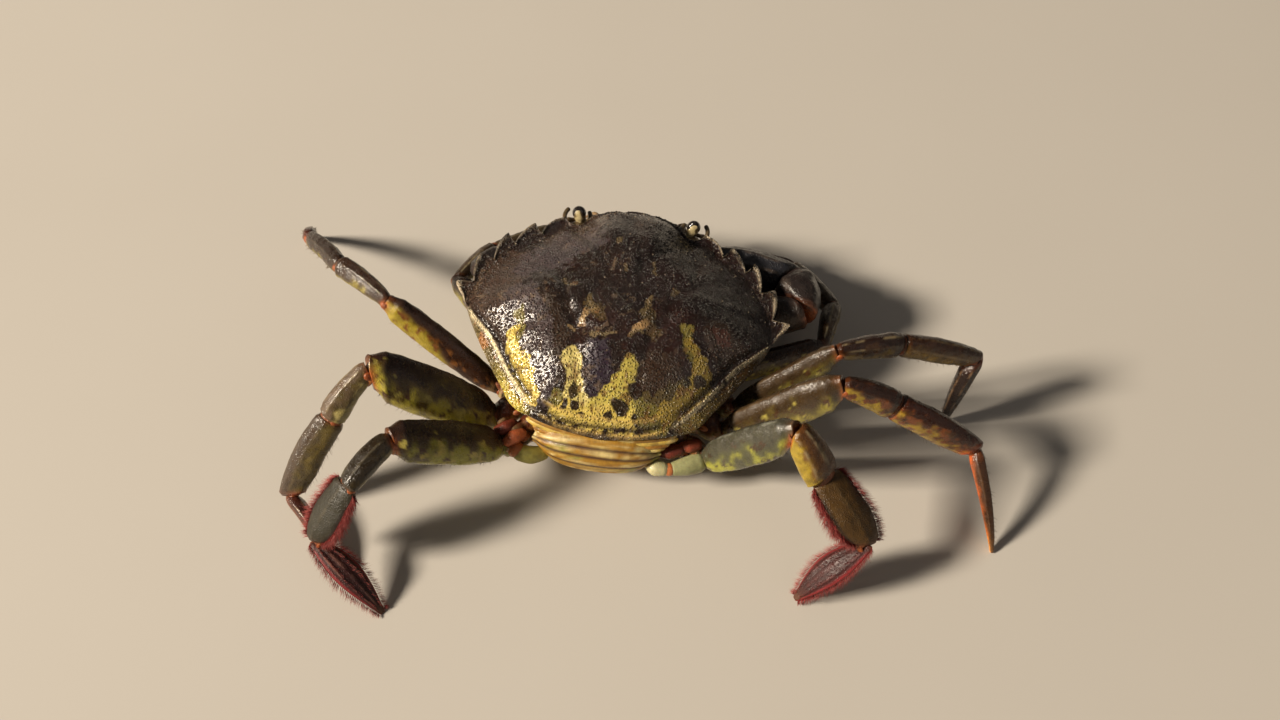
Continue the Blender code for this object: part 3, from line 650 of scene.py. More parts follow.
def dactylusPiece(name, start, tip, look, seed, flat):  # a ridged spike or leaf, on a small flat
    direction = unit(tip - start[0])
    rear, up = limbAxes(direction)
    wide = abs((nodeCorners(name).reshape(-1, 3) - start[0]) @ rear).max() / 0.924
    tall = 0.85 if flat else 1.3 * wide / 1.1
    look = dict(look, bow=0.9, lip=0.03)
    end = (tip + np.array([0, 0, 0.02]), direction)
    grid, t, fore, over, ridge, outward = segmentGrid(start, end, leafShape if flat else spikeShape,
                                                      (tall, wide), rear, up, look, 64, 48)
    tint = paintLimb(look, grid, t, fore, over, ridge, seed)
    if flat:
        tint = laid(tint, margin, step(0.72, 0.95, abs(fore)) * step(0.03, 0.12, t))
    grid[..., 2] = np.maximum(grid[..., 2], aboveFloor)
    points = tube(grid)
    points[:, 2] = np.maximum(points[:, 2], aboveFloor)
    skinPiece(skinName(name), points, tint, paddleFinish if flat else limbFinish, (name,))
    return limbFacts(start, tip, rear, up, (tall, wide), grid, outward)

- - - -

● **Set task**: Write out the data exactly as it stands.

● **Correct response**:
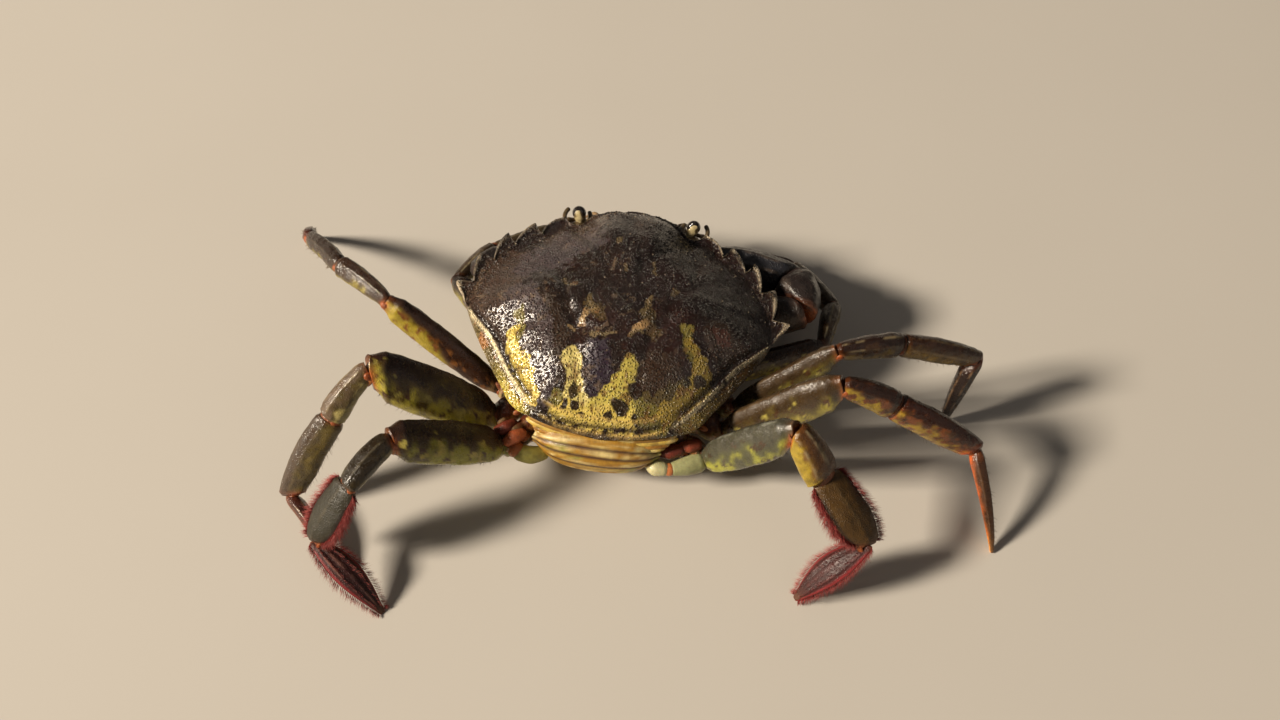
Continue the Blender code for this object: part 3, from line 650 of scene.py. More parts follow.
def dactylusPiece(name, start, tip, look, seed, flat):  # a ridged spike or leaf, on a small flat
    direction = unit(tip - start[0])
    rear, up = limbAxes(direction)
    wide = abs((nodeCorners(name).reshape(-1, 3) - start[0]) @ rear).max() / 0.924
    tall = 0.85 if flat else 1.3 * wide / 1.1
    look = dict(look, bow=0.9, lip=0.03)
    end = (tip + np.array([0, 0, 0.02]), direction)
    grid, t, fore, over, ridge, outward = segmentGrid(start, end, leafShape if flat else spikeShape,
                                                      (tall, wide), rear, up, look, 64, 48)
    tint = paintLimb(look, grid, t, fore, over, ridge, seed)
    if flat:
        tint = laid(tint, margin, step(0.72, 0.95, abs(fore)) * step(0.03, 0.12, t))
    grid[..., 2] = np.maximum(grid[..., 2], aboveFloor)
    points = tube(grid)
    points[:, 2] = np.maximum(points[:, 2], aboveFloor)
    skinPiece(skinName(name), points, tint, paddleFinish if flat else limbFinish, (name,))
    return limbFacts(start, tip, rear, up, (tall, wide), grid, outward)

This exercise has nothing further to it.